What to produce - Copy exactly the lines from the one containing "# Yellow tape, and one band of silver tape" to the one containing "from mathutils import Matrix, Vector", both lines included, and nothing else.

[Scripts that build objects]
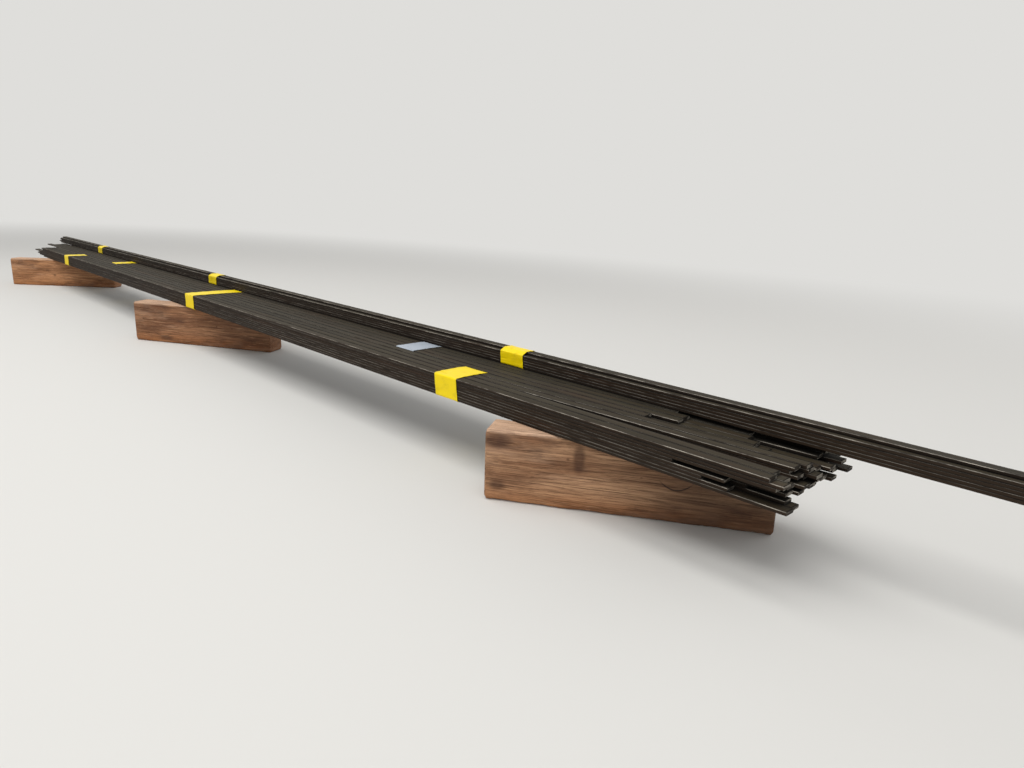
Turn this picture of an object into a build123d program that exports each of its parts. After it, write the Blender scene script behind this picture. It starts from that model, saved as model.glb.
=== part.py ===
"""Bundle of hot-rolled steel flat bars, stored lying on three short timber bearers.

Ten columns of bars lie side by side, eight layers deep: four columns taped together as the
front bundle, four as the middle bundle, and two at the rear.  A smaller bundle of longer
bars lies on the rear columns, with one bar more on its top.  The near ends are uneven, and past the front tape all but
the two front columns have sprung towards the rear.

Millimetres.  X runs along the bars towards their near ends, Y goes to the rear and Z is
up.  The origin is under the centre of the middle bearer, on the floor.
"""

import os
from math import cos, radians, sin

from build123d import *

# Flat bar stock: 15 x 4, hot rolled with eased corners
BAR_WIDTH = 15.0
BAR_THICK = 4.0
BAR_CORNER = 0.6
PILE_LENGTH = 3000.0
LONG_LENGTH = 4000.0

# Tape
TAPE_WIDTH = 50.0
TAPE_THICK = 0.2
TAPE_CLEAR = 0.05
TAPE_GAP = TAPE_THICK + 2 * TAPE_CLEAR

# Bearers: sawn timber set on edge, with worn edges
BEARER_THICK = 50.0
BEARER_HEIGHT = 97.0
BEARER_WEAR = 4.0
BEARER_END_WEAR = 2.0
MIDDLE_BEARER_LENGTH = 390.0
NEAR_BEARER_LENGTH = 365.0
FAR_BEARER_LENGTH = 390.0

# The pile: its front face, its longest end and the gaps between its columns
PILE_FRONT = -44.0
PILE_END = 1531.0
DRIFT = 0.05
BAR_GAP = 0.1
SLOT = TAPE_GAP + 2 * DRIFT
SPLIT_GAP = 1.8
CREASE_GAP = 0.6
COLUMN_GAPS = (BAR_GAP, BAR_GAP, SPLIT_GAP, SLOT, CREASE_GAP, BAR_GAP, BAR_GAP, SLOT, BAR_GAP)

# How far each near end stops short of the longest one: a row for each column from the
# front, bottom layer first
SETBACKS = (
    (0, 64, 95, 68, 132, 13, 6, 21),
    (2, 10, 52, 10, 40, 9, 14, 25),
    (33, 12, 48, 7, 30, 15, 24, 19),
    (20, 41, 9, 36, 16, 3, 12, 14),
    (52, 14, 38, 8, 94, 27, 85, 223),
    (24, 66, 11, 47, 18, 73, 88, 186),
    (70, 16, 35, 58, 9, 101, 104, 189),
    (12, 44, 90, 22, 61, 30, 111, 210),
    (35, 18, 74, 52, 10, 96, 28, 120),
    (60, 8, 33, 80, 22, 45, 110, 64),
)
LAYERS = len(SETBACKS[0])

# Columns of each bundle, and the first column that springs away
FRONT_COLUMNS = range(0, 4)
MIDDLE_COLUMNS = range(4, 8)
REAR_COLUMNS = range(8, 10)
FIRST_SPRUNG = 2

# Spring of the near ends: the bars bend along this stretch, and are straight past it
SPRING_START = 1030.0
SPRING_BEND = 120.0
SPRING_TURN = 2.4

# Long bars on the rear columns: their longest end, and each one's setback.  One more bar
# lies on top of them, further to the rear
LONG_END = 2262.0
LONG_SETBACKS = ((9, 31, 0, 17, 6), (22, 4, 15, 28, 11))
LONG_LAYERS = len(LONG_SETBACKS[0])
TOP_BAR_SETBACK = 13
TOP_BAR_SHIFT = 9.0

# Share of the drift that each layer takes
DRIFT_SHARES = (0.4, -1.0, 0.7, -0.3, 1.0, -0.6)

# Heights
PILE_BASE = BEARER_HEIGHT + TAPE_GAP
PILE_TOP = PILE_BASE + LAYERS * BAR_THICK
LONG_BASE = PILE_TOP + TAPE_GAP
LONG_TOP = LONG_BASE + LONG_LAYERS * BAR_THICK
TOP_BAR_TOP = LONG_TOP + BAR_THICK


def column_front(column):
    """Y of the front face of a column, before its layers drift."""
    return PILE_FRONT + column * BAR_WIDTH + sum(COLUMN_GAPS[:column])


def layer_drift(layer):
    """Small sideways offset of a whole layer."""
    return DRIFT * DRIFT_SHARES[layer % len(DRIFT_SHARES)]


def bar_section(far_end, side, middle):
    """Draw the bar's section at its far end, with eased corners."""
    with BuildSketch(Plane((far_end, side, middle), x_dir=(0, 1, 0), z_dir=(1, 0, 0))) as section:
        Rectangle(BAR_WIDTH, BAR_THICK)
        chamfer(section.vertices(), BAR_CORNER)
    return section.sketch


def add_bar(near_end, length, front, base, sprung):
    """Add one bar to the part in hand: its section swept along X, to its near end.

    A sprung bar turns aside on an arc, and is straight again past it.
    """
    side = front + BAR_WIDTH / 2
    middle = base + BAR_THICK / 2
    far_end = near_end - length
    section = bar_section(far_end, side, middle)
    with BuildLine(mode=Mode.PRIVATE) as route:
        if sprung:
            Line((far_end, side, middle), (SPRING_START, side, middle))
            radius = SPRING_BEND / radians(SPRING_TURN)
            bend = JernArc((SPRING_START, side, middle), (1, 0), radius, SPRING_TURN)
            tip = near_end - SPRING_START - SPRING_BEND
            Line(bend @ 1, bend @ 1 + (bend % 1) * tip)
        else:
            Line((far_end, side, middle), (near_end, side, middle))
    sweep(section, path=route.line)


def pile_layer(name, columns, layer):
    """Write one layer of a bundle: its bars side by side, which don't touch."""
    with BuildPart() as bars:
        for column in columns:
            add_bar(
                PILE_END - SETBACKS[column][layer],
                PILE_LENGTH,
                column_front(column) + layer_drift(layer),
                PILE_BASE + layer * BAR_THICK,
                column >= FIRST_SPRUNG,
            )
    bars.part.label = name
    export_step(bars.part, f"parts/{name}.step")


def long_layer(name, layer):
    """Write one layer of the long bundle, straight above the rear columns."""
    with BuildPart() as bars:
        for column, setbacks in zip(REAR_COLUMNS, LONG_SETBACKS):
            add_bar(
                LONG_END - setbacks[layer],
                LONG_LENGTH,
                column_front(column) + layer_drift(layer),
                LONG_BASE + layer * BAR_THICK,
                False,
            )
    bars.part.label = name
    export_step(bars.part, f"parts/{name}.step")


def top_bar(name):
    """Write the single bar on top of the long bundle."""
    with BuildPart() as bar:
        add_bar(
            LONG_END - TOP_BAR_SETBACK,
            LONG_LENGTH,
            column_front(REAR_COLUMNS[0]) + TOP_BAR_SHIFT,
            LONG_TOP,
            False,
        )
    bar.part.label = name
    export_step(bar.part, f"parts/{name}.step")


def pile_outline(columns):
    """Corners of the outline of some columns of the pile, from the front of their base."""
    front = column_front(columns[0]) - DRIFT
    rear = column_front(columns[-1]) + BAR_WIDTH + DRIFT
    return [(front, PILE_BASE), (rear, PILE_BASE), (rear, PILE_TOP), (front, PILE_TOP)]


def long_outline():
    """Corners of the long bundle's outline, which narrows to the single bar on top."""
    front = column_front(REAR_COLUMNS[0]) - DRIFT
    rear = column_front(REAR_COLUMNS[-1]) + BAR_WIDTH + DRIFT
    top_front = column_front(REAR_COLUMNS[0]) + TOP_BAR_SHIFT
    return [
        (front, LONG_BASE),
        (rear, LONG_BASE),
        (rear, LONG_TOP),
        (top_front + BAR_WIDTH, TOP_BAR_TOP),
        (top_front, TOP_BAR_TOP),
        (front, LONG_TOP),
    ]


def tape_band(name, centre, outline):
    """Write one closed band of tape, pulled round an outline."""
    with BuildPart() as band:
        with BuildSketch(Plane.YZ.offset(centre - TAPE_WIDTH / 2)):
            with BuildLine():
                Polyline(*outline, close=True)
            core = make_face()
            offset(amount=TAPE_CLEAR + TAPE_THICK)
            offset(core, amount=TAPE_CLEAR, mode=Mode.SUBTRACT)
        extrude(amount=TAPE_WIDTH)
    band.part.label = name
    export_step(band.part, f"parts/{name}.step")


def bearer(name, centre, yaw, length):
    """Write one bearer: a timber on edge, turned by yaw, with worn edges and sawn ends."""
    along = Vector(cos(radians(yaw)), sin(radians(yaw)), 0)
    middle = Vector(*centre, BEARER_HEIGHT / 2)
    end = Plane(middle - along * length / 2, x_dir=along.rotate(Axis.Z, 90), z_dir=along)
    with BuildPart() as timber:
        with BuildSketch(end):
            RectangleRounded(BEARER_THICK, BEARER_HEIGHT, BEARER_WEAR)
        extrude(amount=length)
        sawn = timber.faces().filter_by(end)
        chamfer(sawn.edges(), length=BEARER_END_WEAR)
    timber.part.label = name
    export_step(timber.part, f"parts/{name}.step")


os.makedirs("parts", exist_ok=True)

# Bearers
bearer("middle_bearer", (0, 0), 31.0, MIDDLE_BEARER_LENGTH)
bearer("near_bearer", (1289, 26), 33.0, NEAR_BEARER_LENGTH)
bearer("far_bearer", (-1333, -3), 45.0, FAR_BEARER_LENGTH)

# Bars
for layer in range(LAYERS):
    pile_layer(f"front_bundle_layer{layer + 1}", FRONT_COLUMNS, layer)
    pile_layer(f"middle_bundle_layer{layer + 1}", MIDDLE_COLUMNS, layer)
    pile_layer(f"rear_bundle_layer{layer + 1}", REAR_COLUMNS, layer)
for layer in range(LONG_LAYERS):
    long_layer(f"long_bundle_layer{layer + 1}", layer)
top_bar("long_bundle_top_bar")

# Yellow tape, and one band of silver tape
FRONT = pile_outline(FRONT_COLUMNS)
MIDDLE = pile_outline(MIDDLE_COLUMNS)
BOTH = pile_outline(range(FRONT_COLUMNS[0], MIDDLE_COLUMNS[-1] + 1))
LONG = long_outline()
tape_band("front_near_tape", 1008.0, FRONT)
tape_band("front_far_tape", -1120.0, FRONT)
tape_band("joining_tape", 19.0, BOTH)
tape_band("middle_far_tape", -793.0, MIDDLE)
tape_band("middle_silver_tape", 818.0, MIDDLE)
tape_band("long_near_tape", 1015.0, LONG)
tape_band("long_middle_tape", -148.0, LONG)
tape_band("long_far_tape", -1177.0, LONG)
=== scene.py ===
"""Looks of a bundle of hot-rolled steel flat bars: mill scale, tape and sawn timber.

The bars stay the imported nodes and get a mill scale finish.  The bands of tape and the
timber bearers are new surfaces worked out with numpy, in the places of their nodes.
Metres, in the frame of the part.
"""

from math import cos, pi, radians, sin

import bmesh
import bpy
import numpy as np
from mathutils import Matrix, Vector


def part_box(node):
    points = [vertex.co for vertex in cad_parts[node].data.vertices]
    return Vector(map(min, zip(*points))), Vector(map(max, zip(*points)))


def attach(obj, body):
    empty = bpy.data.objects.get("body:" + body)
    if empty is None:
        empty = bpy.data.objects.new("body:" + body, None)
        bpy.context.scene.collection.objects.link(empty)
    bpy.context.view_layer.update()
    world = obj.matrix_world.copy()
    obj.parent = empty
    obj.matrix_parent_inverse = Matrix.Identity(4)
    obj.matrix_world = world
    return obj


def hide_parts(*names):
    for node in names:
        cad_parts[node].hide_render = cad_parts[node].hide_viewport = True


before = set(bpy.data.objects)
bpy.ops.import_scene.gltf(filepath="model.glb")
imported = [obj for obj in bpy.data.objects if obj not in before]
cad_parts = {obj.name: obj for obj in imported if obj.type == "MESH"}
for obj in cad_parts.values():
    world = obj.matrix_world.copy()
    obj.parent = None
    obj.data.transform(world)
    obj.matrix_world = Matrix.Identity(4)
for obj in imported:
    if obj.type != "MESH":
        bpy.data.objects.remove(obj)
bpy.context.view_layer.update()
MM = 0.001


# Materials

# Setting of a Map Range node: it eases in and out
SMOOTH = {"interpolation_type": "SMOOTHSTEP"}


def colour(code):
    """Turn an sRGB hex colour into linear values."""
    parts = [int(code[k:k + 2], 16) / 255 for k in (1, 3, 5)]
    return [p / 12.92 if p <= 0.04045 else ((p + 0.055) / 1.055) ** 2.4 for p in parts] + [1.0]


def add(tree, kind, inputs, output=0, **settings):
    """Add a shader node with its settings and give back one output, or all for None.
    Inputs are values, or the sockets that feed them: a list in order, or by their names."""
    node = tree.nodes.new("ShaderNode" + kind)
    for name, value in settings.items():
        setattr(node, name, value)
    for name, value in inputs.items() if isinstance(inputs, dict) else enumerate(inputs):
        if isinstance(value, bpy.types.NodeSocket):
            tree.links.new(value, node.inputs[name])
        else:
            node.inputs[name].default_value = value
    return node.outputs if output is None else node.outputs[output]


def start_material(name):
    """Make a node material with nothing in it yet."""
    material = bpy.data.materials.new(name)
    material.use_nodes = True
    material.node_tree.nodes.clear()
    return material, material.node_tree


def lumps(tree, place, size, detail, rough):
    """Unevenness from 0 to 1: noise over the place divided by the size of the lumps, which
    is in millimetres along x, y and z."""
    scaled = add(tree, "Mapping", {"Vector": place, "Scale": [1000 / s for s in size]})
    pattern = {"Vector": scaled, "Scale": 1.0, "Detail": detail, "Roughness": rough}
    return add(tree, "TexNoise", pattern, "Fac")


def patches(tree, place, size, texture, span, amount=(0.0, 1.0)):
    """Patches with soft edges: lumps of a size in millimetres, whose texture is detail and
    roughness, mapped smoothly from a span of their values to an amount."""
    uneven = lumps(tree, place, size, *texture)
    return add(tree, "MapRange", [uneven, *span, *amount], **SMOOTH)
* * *
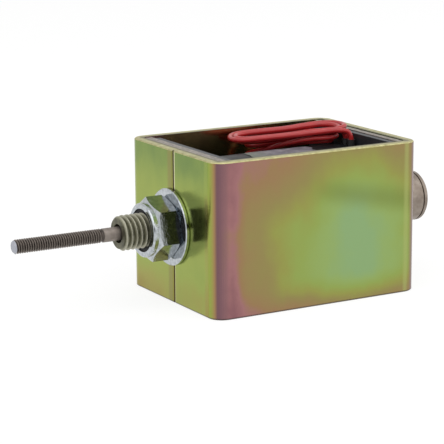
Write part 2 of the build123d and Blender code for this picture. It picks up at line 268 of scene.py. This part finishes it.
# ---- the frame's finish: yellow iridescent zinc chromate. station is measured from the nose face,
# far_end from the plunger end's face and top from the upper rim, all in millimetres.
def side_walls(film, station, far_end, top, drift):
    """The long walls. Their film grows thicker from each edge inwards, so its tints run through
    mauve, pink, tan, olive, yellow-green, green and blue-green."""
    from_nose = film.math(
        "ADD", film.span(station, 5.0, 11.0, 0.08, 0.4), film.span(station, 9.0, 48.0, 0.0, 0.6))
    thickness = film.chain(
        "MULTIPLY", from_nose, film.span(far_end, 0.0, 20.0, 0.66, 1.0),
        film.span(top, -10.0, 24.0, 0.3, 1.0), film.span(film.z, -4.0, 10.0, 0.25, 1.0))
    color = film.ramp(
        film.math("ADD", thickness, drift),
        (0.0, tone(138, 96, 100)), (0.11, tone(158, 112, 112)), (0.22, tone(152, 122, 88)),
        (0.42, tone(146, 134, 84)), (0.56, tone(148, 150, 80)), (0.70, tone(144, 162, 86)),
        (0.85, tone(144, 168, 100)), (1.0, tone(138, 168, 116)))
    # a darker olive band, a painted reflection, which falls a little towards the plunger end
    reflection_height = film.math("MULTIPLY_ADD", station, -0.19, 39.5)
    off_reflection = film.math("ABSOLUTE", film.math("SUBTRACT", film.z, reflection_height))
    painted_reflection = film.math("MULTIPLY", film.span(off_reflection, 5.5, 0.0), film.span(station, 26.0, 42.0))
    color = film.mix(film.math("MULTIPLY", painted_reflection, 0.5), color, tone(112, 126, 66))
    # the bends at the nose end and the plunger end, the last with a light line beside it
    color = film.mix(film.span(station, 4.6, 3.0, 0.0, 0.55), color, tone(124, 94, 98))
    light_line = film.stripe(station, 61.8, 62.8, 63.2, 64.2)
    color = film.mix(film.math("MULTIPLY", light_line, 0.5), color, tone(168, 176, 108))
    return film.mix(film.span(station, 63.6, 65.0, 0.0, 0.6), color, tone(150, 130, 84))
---
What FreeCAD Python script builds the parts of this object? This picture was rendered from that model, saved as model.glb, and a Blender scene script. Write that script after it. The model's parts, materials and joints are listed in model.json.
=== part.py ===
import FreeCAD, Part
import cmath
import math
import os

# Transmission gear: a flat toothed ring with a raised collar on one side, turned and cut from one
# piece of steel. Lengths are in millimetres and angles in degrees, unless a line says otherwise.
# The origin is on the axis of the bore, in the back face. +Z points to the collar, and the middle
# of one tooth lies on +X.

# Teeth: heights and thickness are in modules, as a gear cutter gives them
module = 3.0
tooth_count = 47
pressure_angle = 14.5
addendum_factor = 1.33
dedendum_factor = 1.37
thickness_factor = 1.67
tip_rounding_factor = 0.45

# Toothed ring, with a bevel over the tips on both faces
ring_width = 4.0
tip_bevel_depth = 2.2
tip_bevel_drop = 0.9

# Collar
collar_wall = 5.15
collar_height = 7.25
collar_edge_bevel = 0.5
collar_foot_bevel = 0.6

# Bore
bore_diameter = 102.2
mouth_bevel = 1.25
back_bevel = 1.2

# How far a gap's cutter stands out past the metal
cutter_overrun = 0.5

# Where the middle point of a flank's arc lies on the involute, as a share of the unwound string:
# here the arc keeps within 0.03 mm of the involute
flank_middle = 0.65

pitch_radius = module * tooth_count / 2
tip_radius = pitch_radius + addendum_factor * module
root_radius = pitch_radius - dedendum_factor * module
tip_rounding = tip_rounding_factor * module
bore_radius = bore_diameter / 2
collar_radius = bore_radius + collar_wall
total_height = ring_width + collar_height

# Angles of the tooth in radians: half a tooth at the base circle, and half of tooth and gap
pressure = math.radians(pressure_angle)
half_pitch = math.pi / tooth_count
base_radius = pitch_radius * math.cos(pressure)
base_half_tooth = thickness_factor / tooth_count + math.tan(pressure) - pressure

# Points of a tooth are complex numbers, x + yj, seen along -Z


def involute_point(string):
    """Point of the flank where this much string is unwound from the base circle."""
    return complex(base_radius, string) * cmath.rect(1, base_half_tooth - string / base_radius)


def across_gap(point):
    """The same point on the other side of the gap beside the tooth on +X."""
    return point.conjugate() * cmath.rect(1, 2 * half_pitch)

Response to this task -
# Yellow tape, and one band of silver tape
FRONT = pile_outline(FRONT_COLUMNS)
MIDDLE = pile_outline(MIDDLE_COLUMNS)
BOTH = pile_outline(range(FRONT_COLUMNS[0], MIDDLE_COLUMNS[-1] + 1))
LONG = long_outline()
tape_band("front_near_tape", 1008.0, FRONT)
tape_band("front_far_tape", -1120.0, FRONT)
tape_band("joining_tape", 19.0, BOTH)
tape_band("middle_far_tape", -793.0, MIDDLE)
tape_band("middle_silver_tape", 818.0, MIDDLE)
tape_band("long_near_tape", 1015.0, LONG)
tape_band("long_middle_tape", -148.0, LONG)
tape_band("long_far_tape", -1177.0, LONG)
=== scene.py ===
"""Looks of a bundle of hot-rolled steel flat bars: mill scale, tape and sawn timber.

The bars stay the imported nodes and get a mill scale finish.  The bands of tape and the
timber bearers are new surfaces worked out with numpy, in the places of their nodes.
Metres, in the frame of the part.
"""

from math import cos, pi, radians, sin

import bmesh
import bpy
import numpy as np
from mathutils import Matrix, Vector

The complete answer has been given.